— BEGIN —

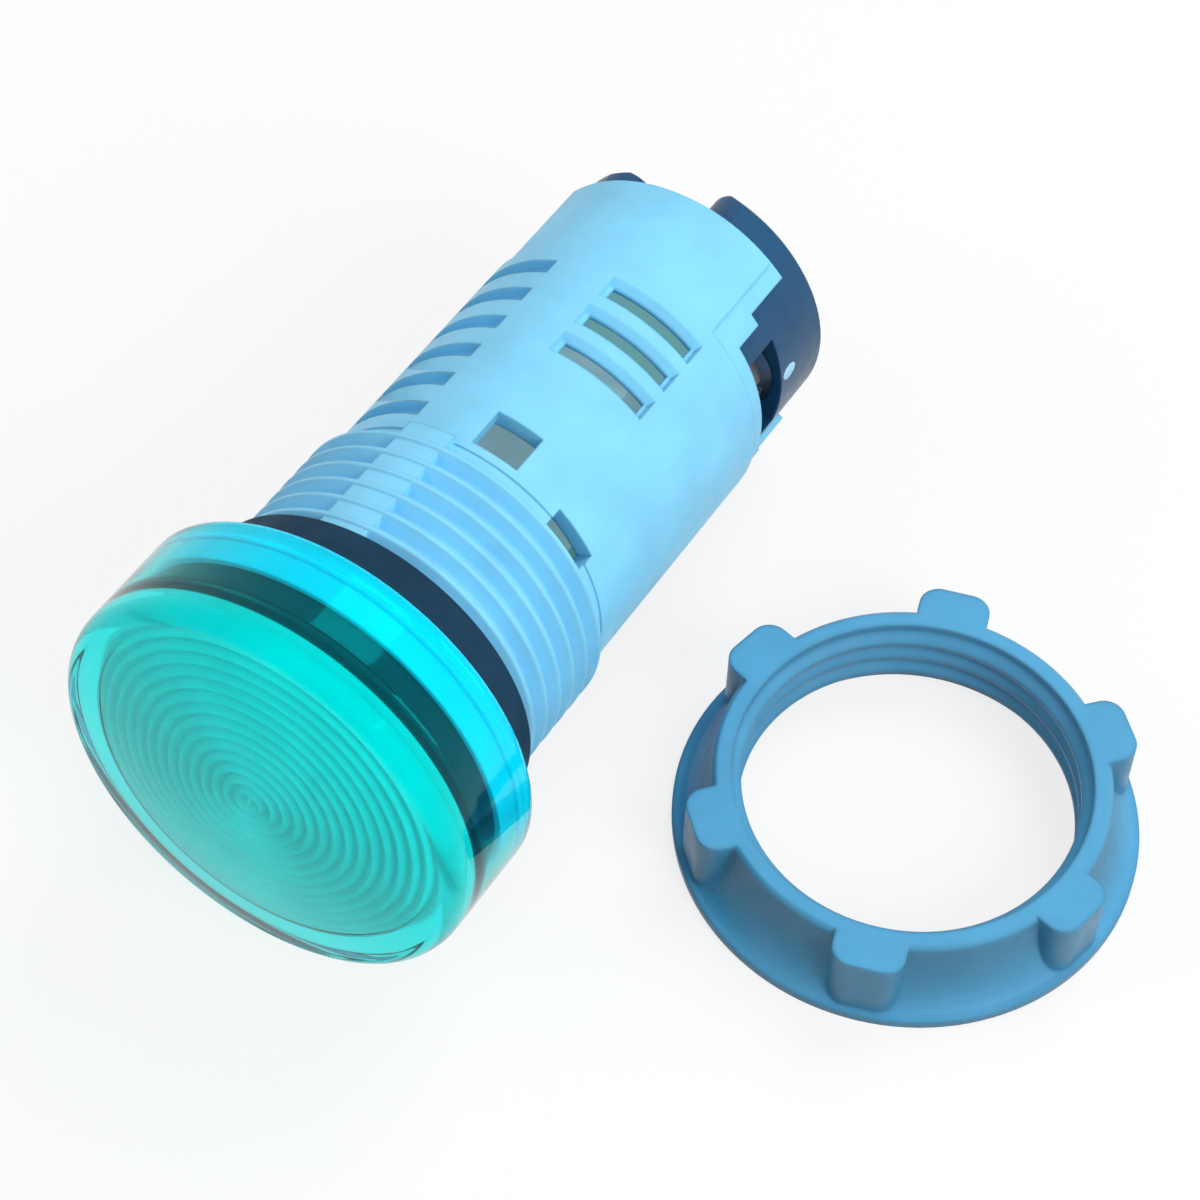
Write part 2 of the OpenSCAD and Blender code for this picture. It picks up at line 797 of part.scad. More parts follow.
lens_cap();
diffuser();
lamp_holder();
led_board();
leds();
board_pins();
gasket();
housing();
main_board();
film_capacitor();
smoothing_capacitor();
bridge_rectifier();
resistors();
zener_diode();
terminal_block();
contact_left();
contact_right();
clamp_left();
clamp_right();
screw_left();
screw_right();
lock_nut();
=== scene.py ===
"""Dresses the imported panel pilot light: lens, finishes, stage, lamps and camera."""

import json
import math

import bpy
import numpy as np
from bpy.props import FloatProperty, FloatVectorProperty, IntProperty, PointerProperty
from mathutils import Matrix, Vector


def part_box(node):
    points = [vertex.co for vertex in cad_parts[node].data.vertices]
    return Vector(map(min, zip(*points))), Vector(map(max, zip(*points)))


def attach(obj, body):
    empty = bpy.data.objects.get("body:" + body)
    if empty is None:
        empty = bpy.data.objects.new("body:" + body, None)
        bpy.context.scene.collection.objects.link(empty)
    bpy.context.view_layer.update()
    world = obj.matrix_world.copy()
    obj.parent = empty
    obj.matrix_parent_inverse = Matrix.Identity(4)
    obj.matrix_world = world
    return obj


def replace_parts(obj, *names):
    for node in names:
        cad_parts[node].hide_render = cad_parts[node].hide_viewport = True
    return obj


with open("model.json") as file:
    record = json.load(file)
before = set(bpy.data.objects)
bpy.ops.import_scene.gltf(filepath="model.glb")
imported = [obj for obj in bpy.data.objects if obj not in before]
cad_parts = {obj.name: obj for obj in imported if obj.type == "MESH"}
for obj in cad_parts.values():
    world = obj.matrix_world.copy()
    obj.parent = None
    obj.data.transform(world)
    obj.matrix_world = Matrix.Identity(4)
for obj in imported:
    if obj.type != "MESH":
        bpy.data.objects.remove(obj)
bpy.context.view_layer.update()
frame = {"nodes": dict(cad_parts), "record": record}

bl_info = {
    "name": "Panel pilot light",
    "version": (1, 0, 0),
    "blender": (4, 5, 0),
    "location": "View3D > Sidebar > Pilot light",
    "description": "Dresses a panel pilot light and its locking nut",
    "category": "Object",
}

MM = 0.001
MOUNTS = {m["name"]: m for m in frame["record"]["mounts"]}
LENS_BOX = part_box("lens_cap")
FORWARD = Vector((0, 0, 1))  # the light's axis, towards its lens, in the light's own frame

# Turned pieces: points round the axis, and radius of the first ring of points round a pole. One more ring,
# at a tenth of that radius, keeps the shading even there.
ROUND = 256
POLE = 0.01 * MM

# Patterns of the finishes: features in a metre
CLOUDS, STREAKS, GRAIN = 260, 900, 5200  # moulded plastics
SMEARS, RIPPLES = 700, 240  # the lens
TARNISH, BRUSHING = 500, 3000  # metals

# Lens: refraction, how far edge on its painted shade starts and is darkest, roughness and gloss
ACRYLIC_IOR = 1.49
EDGE_SHADE_RANGE = (0.65, 0.95)
LENS_ROUGHNESS, LENS_GLOSS = 0.04, 0.02

# Diffuser: plastic, and width over which its dark border fades in
DIFFUSER_COLOUR = (0.72, 0.75, 0.75)
BORDER_BLUR = 0.05 * MM

# Nut: painted shade, the brightness of the upright walls against the flat tops
WALL_SHADE = 0.62

# Studio: the floor's colour where it is seen and as a source of light, how much of the seen floor is plain
# white, and strengths of the surroundings as light and where they are seen
FLOOR_SEEN, FLOOR_AS_LIGHT = (0.86, 0.86, 0.86), (0.25, 0.25, 0.25)
FLOOR_WHITE = 0.78
SKY_AS_LIGHT, SKY_SEEN = 0.35, 1.0


# ---------------------------------------------------------------- sizes and colours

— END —

> _Exercise_
Give an exact copy of all the data shown above.

> _Final result_
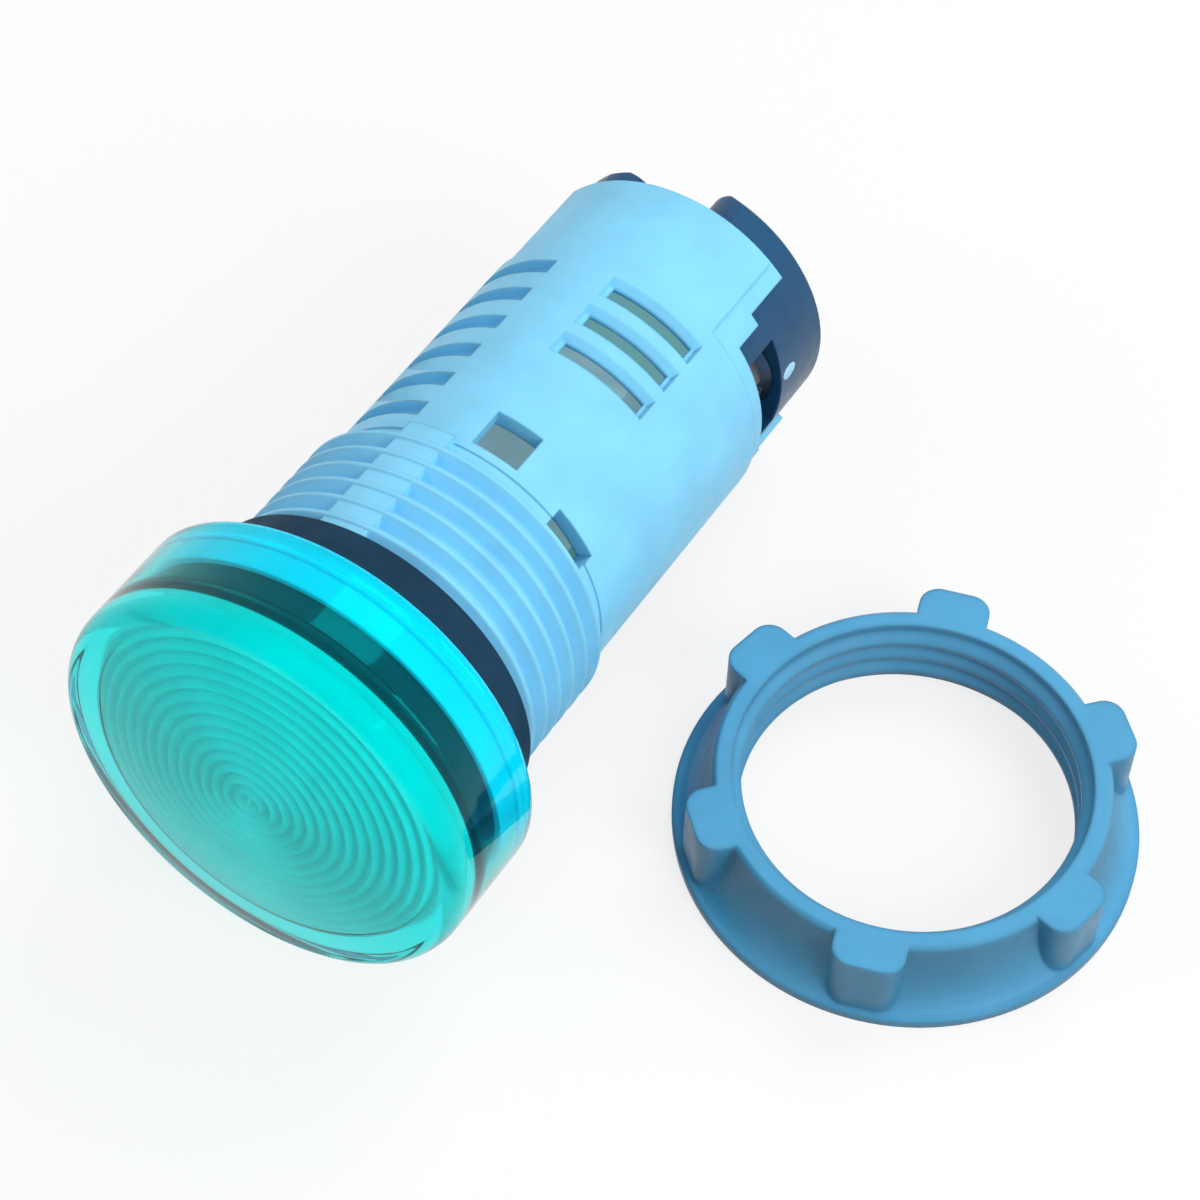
Write part 2 of the OpenSCAD and Blender code for this picture. It picks up at line 797 of part.scad. More parts follow.
lens_cap();
diffuser();
lamp_holder();
led_board();
leds();
board_pins();
gasket();
housing();
main_board();
film_capacitor();
smoothing_capacitor();
bridge_rectifier();
resistors();
zener_diode();
terminal_block();
contact_left();
contact_right();
clamp_left();
clamp_right();
screw_left();
screw_right();
lock_nut();
=== scene.py ===
"""Dresses the imported panel pilot light: lens, finishes, stage, lamps and camera."""

import json
import math

import bpy
import numpy as np
from bpy.props import FloatProperty, FloatVectorProperty, IntProperty, PointerProperty
from mathutils import Matrix, Vector


def part_box(node):
    points = [vertex.co for vertex in cad_parts[node].data.vertices]
    return Vector(map(min, zip(*points))), Vector(map(max, zip(*points)))


def attach(obj, body):
    empty = bpy.data.objects.get("body:" + body)
    if empty is None:
        empty = bpy.data.objects.new("body:" + body, None)
        bpy.context.scene.collection.objects.link(empty)
    bpy.context.view_layer.update()
    world = obj.matrix_world.copy()
    obj.parent = empty
    obj.matrix_parent_inverse = Matrix.Identity(4)
    obj.matrix_world = world
    return obj


def replace_parts(obj, *names):
    for node in names:
        cad_parts[node].hide_render = cad_parts[node].hide_viewport = True
    return obj


with open("model.json") as file:
    record = json.load(file)
before = set(bpy.data.objects)
bpy.ops.import_scene.gltf(filepath="model.glb")
imported = [obj for obj in bpy.data.objects if obj not in before]
cad_parts = {obj.name: obj for obj in imported if obj.type == "MESH"}
for obj in cad_parts.values():
    world = obj.matrix_world.copy()
    obj.parent = None
    obj.data.transform(world)
    obj.matrix_world = Matrix.Identity(4)
for obj in imported:
    if obj.type != "MESH":
        bpy.data.objects.remove(obj)
bpy.context.view_layer.update()
frame = {"nodes": dict(cad_parts), "record": record}

bl_info = {
    "name": "Panel pilot light",
    "version": (1, 0, 0),
    "blender": (4, 5, 0),
    "location": "View3D > Sidebar > Pilot light",
    "description": "Dresses a panel pilot light and its locking nut",
    "category": "Object",
}

MM = 0.001
MOUNTS = {m["name"]: m for m in frame["record"]["mounts"]}
LENS_BOX = part_box("lens_cap")
FORWARD = Vector((0, 0, 1))  # the light's axis, towards its lens, in the light's own frame

# Turned pieces: points round the axis, and radius of the first ring of points round a pole. One more ring,
# at a tenth of that radius, keeps the shading even there.
ROUND = 256
POLE = 0.01 * MM

# Patterns of the finishes: features in a metre
CLOUDS, STREAKS, GRAIN = 260, 900, 5200  # moulded plastics
SMEARS, RIPPLES = 700, 240  # the lens
TARNISH, BRUSHING = 500, 3000  # metals

# Lens: refraction, how far edge on its painted shade starts and is darkest, roughness and gloss
ACRYLIC_IOR = 1.49
EDGE_SHADE_RANGE = (0.65, 0.95)
LENS_ROUGHNESS, LENS_GLOSS = 0.04, 0.02

# Diffuser: plastic, and width over which its dark border fades in
DIFFUSER_COLOUR = (0.72, 0.75, 0.75)
BORDER_BLUR = 0.05 * MM

# Nut: painted shade, the brightness of the upright walls against the flat tops
WALL_SHADE = 0.62

# Studio: the floor's colour where it is seen and as a source of light, how much of the seen floor is plain
# white, and strengths of the surroundings as light and where they are seen
FLOOR_SEEN, FLOOR_AS_LIGHT = (0.86, 0.86, 0.86), (0.25, 0.25, 0.25)
FLOOR_WHITE = 0.78
SKY_AS_LIGHT, SKY_SEEN = 0.35, 1.0


# ---------------------------------------------------------------- sizes and colours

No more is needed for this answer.